O homem se apresentou como Mr. Thief Hunter e ofereceu jogar uma partida de xadrez. Johnny ficou muito assustado, começou a gritar mas não saia nada. Se levantou e tentou correr, mas ficava sempre no mesmo lugar. Thief Hunter pegou Johnny pelo pescoço e falou com um sotaque britânico, que ele não tinha escolha, ou jogava ou morria, e mostrou um canivete para afirmar. O canivete estava tão afiado que só de encostar a ponta no braço de Johnny o sangue escorreu. Johnny tentou chorar mas não conseguia. Então sem outra alternativa; aceitou o jogo.

O homem abriu sua maleta e um cheiro forte de morte saiu. Thief Hunter explicou que o tabuleiro era feito de pele humana, e as peças eram feitas de carne humana costurada com órgãos. Johnny tentou chorar, Johnny não conseguiu. Mr. Thief Hunter montou o tabuleiro e dispôs as peças cuidadosamente. Preparou tudo com a maior delicadeza possível, meticulosamente simétricas. Em seguida tirou de uma pequena caixa um relógio de xadrez de aparência bastante rústica feito de madeira de pinus, geralmente utilizada para a fabricação de caixões. Tirou também de sua maleta duas flores, respectivamente um Narciso e um Crisântemo com cheiro forte. Se levantou, foi até a escrivaninha de Johnny e pegou um jarro de flores, despejou as flores que estavam na jarra, com cuidado para não desperdiçar água, colocou ao lado do tabuleiro, e colocou as duas flores dentro do jarro.

Deixou Johnny iniciar. Johnny começou com sua abertura tradicional mas o homem respondeu de maneira que nenhum ser humano pensaria. E assim seguiu a partida da morte. Às vezes em meio às jogadas o homem fixava o olhar em Johnny e comentava do bom tabuleiro que seu adversário poderia vir a ser. Thief Hunter era uma verdadeira máquina jogando xadrez. Pensava como uma engine; tudo que Johnny fazia Thief Hunter respondia com 100% de precisão.

A cada “tic tac” do relógio o coração de Johnny acelerava. O ritmo de cada toque, após o lance, no silêncio da madrugada, parecia uma sinfonia da morte. As peças dançavam sobre o tabuleiro. Johnny tentava tirar algum fruto de sua mente vazia, não conseguia. Ficava enojado ao saber que para sobreviver deveria tocar em peças que antes eram um ser humano, assim como ele.

A tropa de Johnny sucumbiu.

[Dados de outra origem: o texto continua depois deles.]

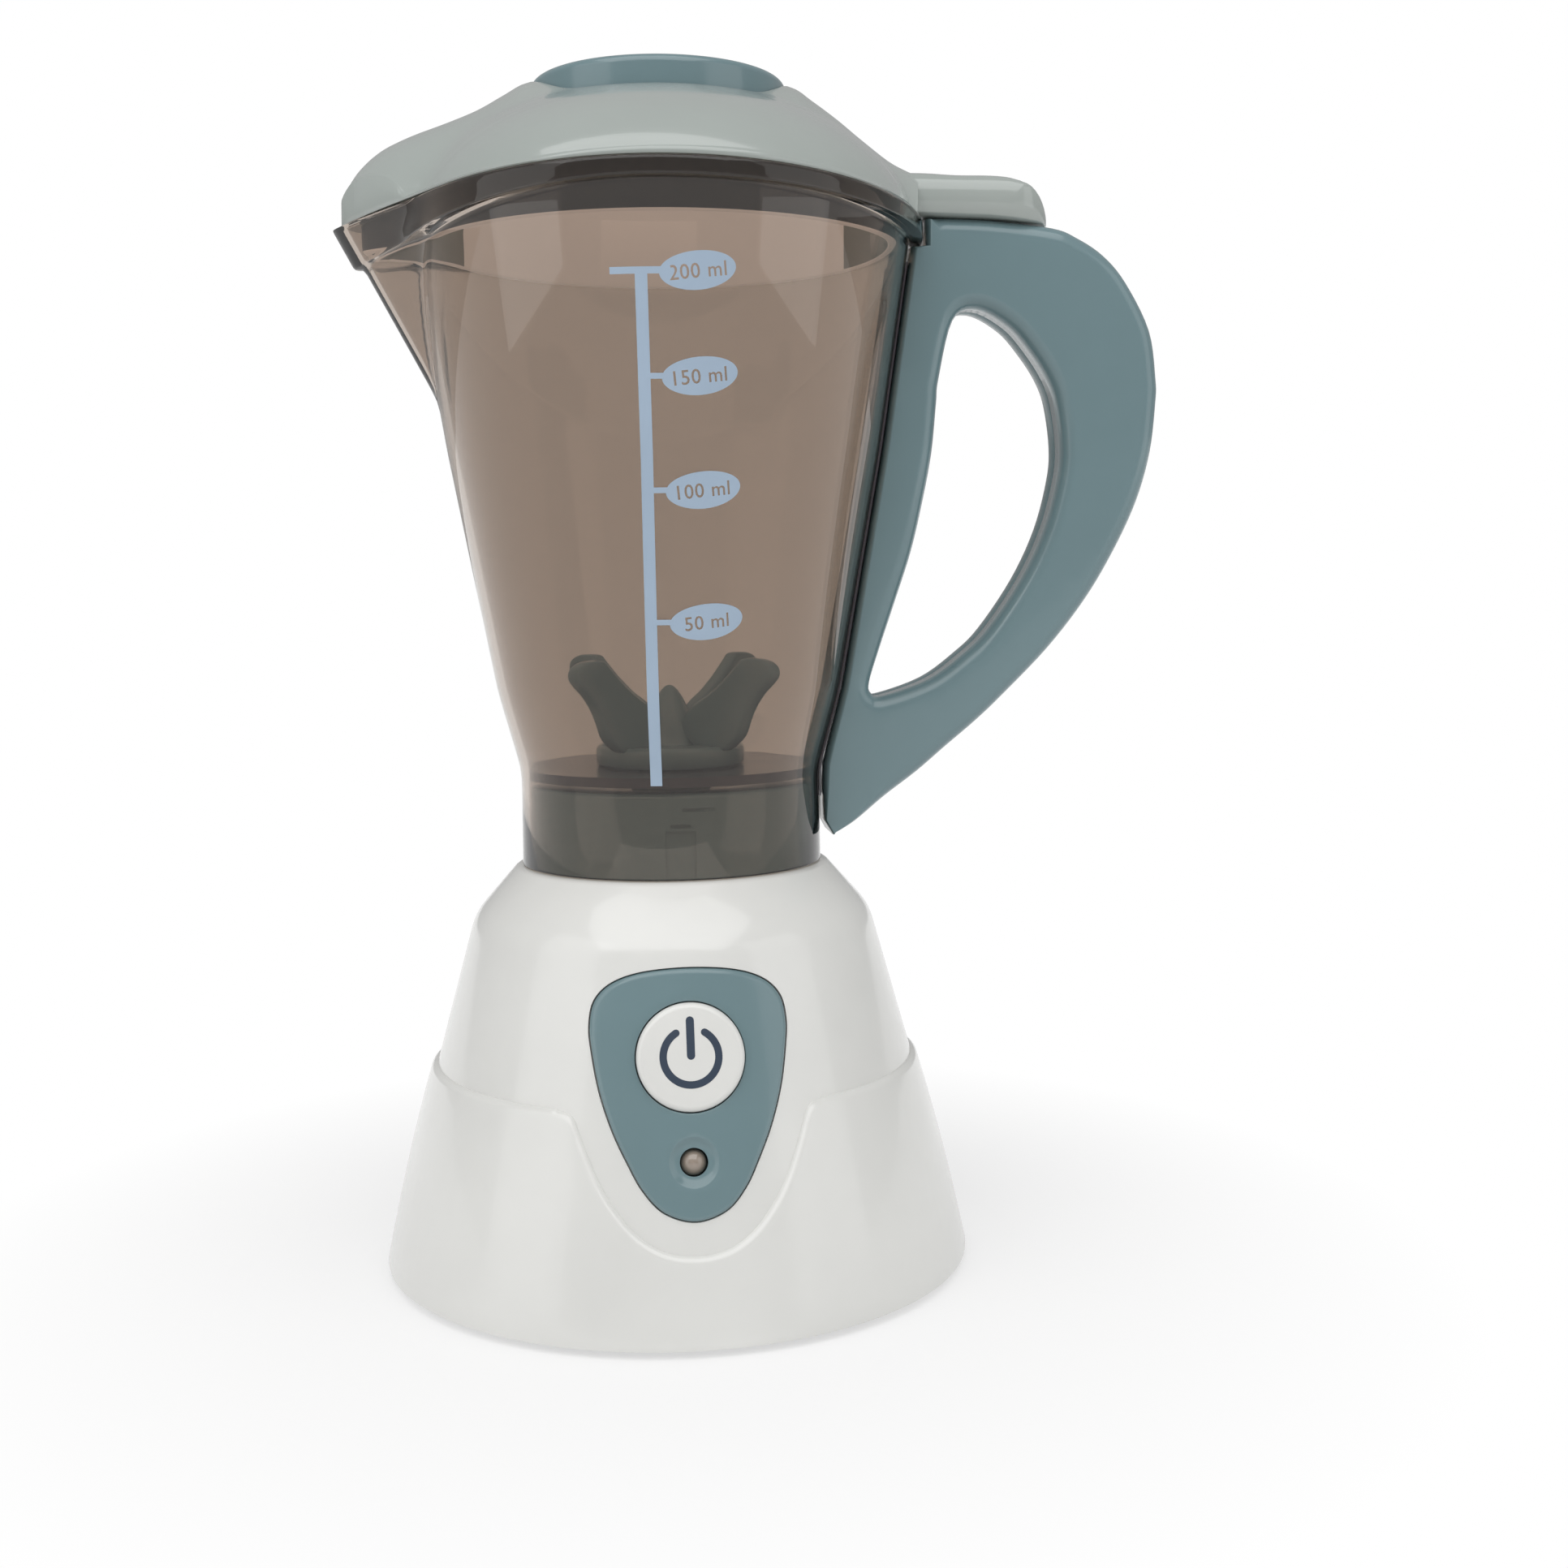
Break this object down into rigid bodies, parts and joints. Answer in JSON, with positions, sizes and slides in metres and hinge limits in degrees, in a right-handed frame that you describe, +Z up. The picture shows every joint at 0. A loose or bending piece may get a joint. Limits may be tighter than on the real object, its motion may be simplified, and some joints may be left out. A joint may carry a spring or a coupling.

Uma a uma suas peças foram capturadas, e a cada perda, era como se uma parte dele morresse. As capturas infligiam sua alma. Johnny perdeu em poucos lances. Começou a implorar pela vida, começou a gritar a chorar mas o homem apenas disse que ele devia ter pensado antes de roubar no xadrez por puro egoísmo.

O homem levanta Johnny pelo pescoço, usa um martelo que tirou de sua maleta junto com pregos para grudá-lo na parede pendurado pelas mãos sujas que outrora usou para trapacear. Com os braços erguidos e com as pernas soltas ele se debatia tentando fugir mas falhava... Johnny tentou gritar por ajuda, mas não conseguia, então Thief Hunter foi retirando a pele de Johnny lentamente em uma intensa e dolorosa sessão de tortura. Esfolava Johnny enquanto abafava seus gritos de desespero. Para finalizar Mr. Thief Hunter usou seu canivete para executar uma águia de sangue em Johnny; método de tortura usado pelos vikings para punir os infratores que infringiam a ordem dos Deuses. Depois arrancou os órgãos, e foi retirando a carne. A partir da li um novo jogo de peças surgira.

Johnny tentou gritar, mas mortos não gritam.